LA FRANCE
Wednesday, October 5 in Kirby Hall Auditorium
2007/ 102min.
Serge Bozon’s singular, extraordinary La France, co written with Axelle Ropert, is a drama about the horrors, loneliness, and camaraderie of World War I that intermittently (four times, to be specific) blooms into a delirious musical. Liberty, equality, fraternity: Gaul’s motto is dissected throughout Bozon’s movie, which laments the folly of nationalism. Joining the simple, straightforward title of the film are the songs themselves: “England,” “Italy,” “Germany” and “Poland,” all of which begin with the line “I, the blind girl…,” sung by weary soldiers who come to life with their handcrafted string instruments, made from cans and other everyday detritus.

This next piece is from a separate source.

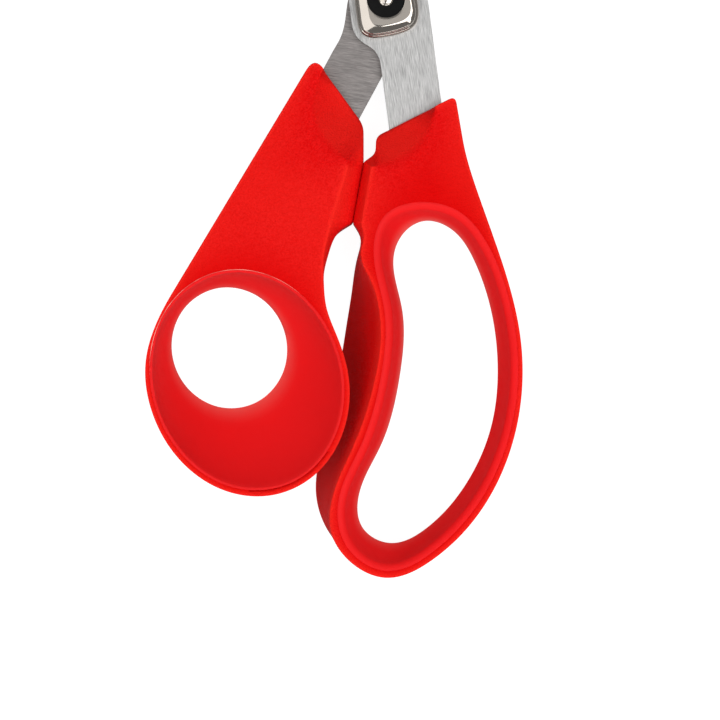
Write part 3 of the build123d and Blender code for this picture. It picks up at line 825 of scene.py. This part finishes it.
def cover_ring(inset):
    """The cover's rounded shield at one inset, as points on rays from the pivot."""
    high = [(x, -y) for x, y in reversed(COVER_EDGE[1:-1])]
    ring = inward(spline(COVER_EDGE + high, COVER_STEPS, closed=True), inset)
    turn = np.unwrap(np.arctan2(ring[:, 1], ring[:, 0]))
    if turn[-1] < turn[0]:
        turn, ring = turn[::-1], ring[::-1]
    want = np.linspace(0, 2 * pi, RING_POINTS, endpoint=False)
    all_turns = np.concatenate([turn - 2 * pi, turn, turn + 2 * pi])
    at = np.interp(want, all_turns, np.tile(np.linalg.norm(ring, axis=1), 3))
    return np.stack([np.cos(want) * at, np.sin(want) * at], axis=1)


def circle(radius):
    t = np.linspace(0, 2 * pi, RING_POINTS, endpoint=False)
    return np.stack([np.cos(t), np.sin(t)], axis=1) * radius


# ---- settings ---------------------------------------------------------------------------------


class SnipsSizes(bpy.types.PropertyGroup):
    """Roundings of the moulded parts"""
    edge_soft: bpy.props.FloatProperty(
        name="Edge", description="How far a rounded outer edge runs from its corner",
        default=0.0006, min=0.0, unit="LENGTH")
    crease_soft: bpy.props.FloatProperty(
        name="Crease", description="How far the crease round the mouth is blended",
        default=0.0018, min=0.0, unit="LENGTH")
    lip_soft: bpy.props.FloatProperty(
        name="Lip", description="How far the mouth's lip is rounded",
        default=0.0011, min=0.0, unit="LENGTH")
    gel_lip: bpy.props.FloatProperty(
        name="Gel lip", description="Radius of the rounded rim of the finger loop's gel",
        default=0.0011, min=0.0005, unit="LENGTH")


class SnipsLooks(bpy.types.PropertyGroup):
    """Colours of the finishes"""
    shell_red: bpy.props.FloatVectorProperty(
        name="Hard plastic", description="Both handles", subtype="COLOR", size=3, min=0, max=1,
        default=(0.82, 0.0006, 0.0006))
    # painted highlight colour for the plastic's edges and mouths
    shell_highlight: bpy.props.FloatVectorProperty(
        name="Highlit edge", description="Hard plastic along its rubbed edges", subtype="COLOR",
        size=3, min=0, max=1, default=(1.0, 0.022, 0.014))
    gel_red: bpy.props.FloatVectorProperty(
        name="Gel", description="Gel liner", subtype="COLOR", size=3, min=0, max=1,
        default=(0.84, 0.010, 0.012))
    gel_edge: bpy.props.FloatVectorProperty(
        name="Gel edge", description="Gel where it is thin and lets light through", subtype="COLOR",
        size=3, min=0, max=1, default=(0.80, 0.16, 0.14))
    steel_tint: bpy.props.FloatVectorProperty(
        name="Steel", description="Ground blades", subtype="COLOR", size=3, min=0, max=1,
        default=(0.435, 0.432, 0.427))
    chrome_tint: bpy.props.FloatVectorProperty(
        name="Chrome", description="Pivot cover", subtype="COLOR", size=3, min=0, max=1,
        default=(0.52, 0.475, 0.425))


class SnipsStage(bpy.types.PropertyGroup):
    """Floor, lights and camera"""
    floor_size: bpy.props.FloatProperty(
        name="Floor", description="Side of the square floor", default=6.0, min=1.0, unit="LENGTH")
    key_power: bpy.props.FloatProperty(
        name="Key", description="Power of the large soft light overhead", default=10.2, min=0.0,
        unit="POWER")
    lens: bpy.props.FloatProperty(
        name="Lens", description="Focal length of the camera in millimetres", default=200.0,
        min=20.0)
    view_width: bpy.props.FloatProperty(
        name="View", description="Width of what the camera sees at the handles", default=0.1656,
        min=0.01, unit="LENGTH")
    view_roll: bpy.props.FloatProperty(
        name="Roll", description="How far the blades lean to the left in the view",
        default=radians(7.5), subtype="ANGLE")


# ---- operators --------------------------------------------------------------------------------


class SNIPS_OT_handles(bpy.types.Operator):
    """Build both hard plastic handles"""
    bl_idname = "snips.handles"
    bl_label = "Handles"

    def execute(self, context):
        sizes, looks = context.scene.snips_sizes, context.scene.snips_looks
        thumb_lip = Z_FRONT_BLADE + MOUTH_COVER + THUMB_LIP_EXTRA
        gel_front, gel_rear = oval_ring(THUMB_GEL_OVAL), oval_ring(THUMB_GEL_REAR)
        thumb = handle_mesh(
            "thumb_shell", *thumb_outlines(), gel_front, gel_rear, thumb_lip, sizes)
        finger_lip = Z_DECK + MOUTH_COVER
        gel_front, gel_rear = closed_ring(FINGER_GEL_FRONT), closed_ring(FINGER_GEL_REAR)
        finger = handle_mesh(
            "finger_shell", *finger_outlines(), gel_front, gel_rear, finger_lip, sizes)
        for obj, body, node, eye in ((thumb, "thumb_side", "thumb_handle", THUMB_GEL_OVAL),
                                     (finger, "finger_side", "finger_handle", FINGER_GEL_EYE)):
            paint(obj, shell_plastic(looks, obj.name + "_plastic", eye))
            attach(obj, body)
            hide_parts(node)
        return {"FINISHED"}


class SNIPS_OT_liners(bpy.types.Operator):
    """Build both gel liners, and the thin flash round the thumb's one"""
    bl_idname = "snips.liners"
    bl_label = "Gel liners"

    def execute(self, context):
        sizes, looks = context.scene.snips_sizes, context.scene.snips_looks
        gel = gel_rubber(looks)
        thumb = liner_mesh(
            "thumb_liner", oval_ring(THUMB_GEL_OVAL), oval_ring(THUMB_HOLE),
            oval_ring(THUMB_HOLE, WAIST_FLARE), oval_ring(THUMB_GEL_REAR), THUMB_WAIST_DEPTH,
            bow=1.1, lip=0.45, drop=0.12, glow=0.03, fade=0.8)
        rear_boundary = closed_ring(FINGER_GEL_REAR)
        finger = liner_mesh(
            "finger_liner", closed_ring(FINGER_GEL_FRONT), closed_ring(FINGER_OPENING),
            inward(rear_boundary, FINGER_REAR_GEL), rear_boundary, FINGER_WAIST_DEPTH,
            bow=0.15, lip=sizes.gel_lip * 1.45 / MM, drop=sizes.gel_lip * 0.84 / MM,
            glow=0.0, fade=0.5, pale_side=(-0.6, 0.5))
        for obj, body, node in ((thumb, "thumb_side", "thumb_grip"),
                                (finger, "finger_side", "finger_grip")):
            paint(obj, gel)
            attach(obj, body)
            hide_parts(node)
        self.make_flash(looks)
        return {"FINISHED"}

    def make_flash(self, looks):
        arc = oval(turns=np.linspace(*FLASH_TURNS, FLASH_POINTS), **THUMB_GEL_OVAL)
        curve = bpy.data.curves.new("thumb_flash", "CURVE")
        curve.dimensions = "3D"
        curve.bevel_depth = FLASH_RADIUS * MM
        curve.bevel_resolution = 3
        line = curve.splines.new("POLY")
        line.points.add(len(arc) - 1)
        for point, (x, y) in zip(line.points, arc):
            point.co = (x * MM, y * MM, (Z_FRONT - FLASH_SINK) * MM, 1.0)
        for i in range(FLASH_TAPER):
            line.points[i].radius = line.points[-1 - i].radius = i / FLASH_TAPER
        obj = bpy.data.objects.new("thumb_flash", curve)
        bpy.context.scene.collection.objects.link(obj)
        curve.materials.append(gel_flash(looks))
        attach(obj, "thumb_side")


class SNIPS_OT_cover(bpy.types.Operator):
    """Build the chromed cover over the pivot nut"""
    bl_idname = "snips.cover"
    bl_label = "Pivot cover"

    def execute(self, context):
        looks = context.scene.snips_looks
        top = Z_COVER_TOP
        plateau = cover_ring(0.0) * PLATEAU_SCALE + np.array([PLATEAU_SHIFT, 0.0])
        stack = [lift(cover_ring(0.0), Z_DECK)]
        stack += [lift(cover_ring(inset), top - depth) for inset, depth in COVER_TIERS]
        stack += [
            lift(plateau, top),
            lift(circle(DISC_RADIUS), top),
            lift(circle(DISC_RADIUS), Z_DISC_FLOOR),
            lift(circle(BOSS_RADIUS), Z_DISC_FLOOR),
        ]
        stack += [lift(circle(BOSS_RADIUS * share), top - depth) for share, depth in BOSS_TIERS]
        obj = skin("cover_cap", soften(stack, COVER_ROUNDING), wrap=False, caps=(0, -1))
        weigh_normals(obj)
        paint(obj, bright_chrome(looks))
        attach(obj, "finger_side")
        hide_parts("pivot_cover")
        paint(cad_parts["cover_disc"], black_enamel())
        return {"FINISHED"}


class SNIPS_OT_steel(bpy.types.Operator):
    """Finish the blades and the pivot hardware"""
    bl_idname = "snips.steel"
    bl_label = "Blades and pivot"

    def execute(self, context):
        tint = tuple(context.scene.snips_looks.steel_tint)
        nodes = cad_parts
        paint(nodes["front_blade"], brushed_steel("steel_front", tint, turn=0.0))
        # painted shade: the rear blade takes the front blade's steel, darkened
        shaded_tint = tuple(c * share for c, share in zip(tint, REAR_STEEL_SHADE))
        paint(nodes["rear_blade"], brushed_steel("steel_rear", shaded_tint, turn=REAR_GRIND))
        plated = brushed_steel("steel_plated", shade(tint, PLATED), turn=0.4, stretch=0.6,
                               grain_scale=1200.0, spread=0.05, rough=0.28)
        for name in ("pivot_bolt", "thrust_washer", "spring_washer", "lock_nut"):
            paint(nodes[name], plated)
        return {"FINISHED"}


class SNIPS_OT_stage(bpy.types.Operator):
    """Lay the floor, hang the soft lights and set the camera"""
    bl_idname = "snips.stage"
    bl_label = "Stage"

    def execute(self, context):
        scene, stage = context.scene, context.scene.snips_stage
        self.lay_floor(stage)
        self.hang_lights(scene, stage)
        self.set_camera(scene, stage)
        return {"FINISHED"}

    def lay_floor(self, stage):
        half = stage.floor_size / 2
        z = cad_box[0].z - FLOOR_GAP
        mesh = bpy.data.meshes.new("floor")
        mesh.from_pydata([(-half, -half, z), (half, -half, z), (half, half, z), (-half, half, z)],
                         [], [(0, 1, 2, 3)])
        floor = bpy.data.objects.new("floor", mesh)
        bpy.context.scene.collection.objects.link(floor)
        mat, tree, shader = new_material("floor_paper")
        grain = place_grain(tree, 400.0, 3.0)
        slow = ranged(tree, grain.outputs["Patch"], 0.3, 0.7, 0.0, 1.0)
        tree.links.new(mixed(tree, slow, FLOOR_DARK, FLOOR_PALE), shader.inputs["Base Color"])
        shader.inputs["Roughness"].default_value = 0.9
        shader.inputs["Specular IOR Level"].default_value = 0.1
        shader.inputs["Emission Color"].default_value = WHITE
        path = add(tree, "ShaderNodeLightPath")
        to_camera = path.outputs["Is Camera Ray"]
        glow = ranged(tree, to_camera, 0.0, 1.0, FLOOR_BOUNCE, FLOOR_GLOW)
        tree.links.new(glow, shader.inputs["Emission Strength"])
        mesh.materials.append(mat)

    def hang_lights(self, scene, stage):
        world = bpy.data.worlds.new("studio")
        scene.world = world
        world.use_nodes = True
        sky = world.node_tree.nodes["Background"]
        sky.inputs["Color"].default_value = WHITE
        sky.inputs["Strength"].default_value = WORLD_STRENGTH
        look_at = Vector(LIGHT_CENTRE)
        for name, where, size, share in LIGHTS:
            data = bpy.data.lights.new(name, "AREA")
            data.shape = "RECTANGLE"
            data.size, data.size_y = size
            data.energy = stage.key_power * share
            lamp = bpy.data.objects.new(name, data)
            lamp.location = where
            lamp.rotation_euler = (look_at - Vector(where)).to_track_quat("-Z", "Y").to_euler()
            scene.collection.objects.link(lamp)
        scene.view_settings.view_transform = "Standard"

    def set_camera(self, scene, stage):
        data = bpy.data.cameras.new("camera")
        data.lens = stage.lens
        data.sensor_width = SENSOR_WIDTH
        data.clip_end = 20.0
        camera = bpy.data.objects.new("camera", data)
        away = stage.view_width * stage.lens / data.sensor_width
        camera.location = (*VIEW_CENTRE, Z_FRONT * MM + away)
        camera.rotation_euler = (0.0, 0.0, -stage.view_roll)
        scene.collection.objects.link(camera)
        scene.camera = camera


class SNIPS_PT_panel(bpy.types.Panel):
    bl_idname = "SNIPS_PT_panel"
    bl_label = "Floral snips"
    bl_space_type = "VIEW_3D"
    bl_region_type = "UI"
    bl_category = "Snips"

    def draw(self, context):
        layout = self.layout
        for name, _ in GROUPS:
            group, box = getattr(context.scene, name), layout.box()
            for prop in group.bl_rna.properties:
                if prop.identifier not in ("rna_type", "name"):
                    box.prop(group, prop.identifier)
        for operator in OPERATORS:
            layout.operator(operator.bl_idname)


GROUPS = (
    ("snips_sizes", SnipsSizes),
    ("snips_looks", SnipsLooks),
    ("snips_stage", SnipsStage),
)
OPERATORS = (SNIPS_OT_handles, SNIPS_OT_liners, SNIPS_OT_cover, SNIPS_OT_steel, SNIPS_OT_stage)


def register():
    for name, group in GROUPS:
        bpy.utils.register_class(group)
        setattr(bpy.types.Scene, name, bpy.props.PointerProperty(type=group))
    for cls in (*OPERATORS, SNIPS_PT_panel):
        bpy.utils.register_class(cls)


def unregister():
    for cls in (SNIPS_PT_panel, *reversed(OPERATORS)):
        bpy.utils.unregister_class(cls)
    for name, group in reversed(GROUPS):
        delattr(bpy.types.Scene, name)
        bpy.utils.unregister_class(group)


def main():
    register()
    for name in ("handles", "liners", "cover", "steel", "stage"):
        getattr(bpy.ops.snips, name)()


if __name__ == "__main__":
    main()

Sylvie Testud plays Camille, a soldier’s wife who goes in search of her husband, posing as a man to join ten combatants led by Pascal Greggory. Testud has repeatedly proven herself to be one of the greatest actresses working today; in La France, that skill is evident in the look of pure enchantment on Camille’s face the first time her comrades break into anachronistic song—creamy, harmonious nuggets that sound like Beach Boys’ singles or other pop hits from the mid-1960s. Fittingly, Bozon ends his one-of-a-kind war story with a scene that takes us to another world.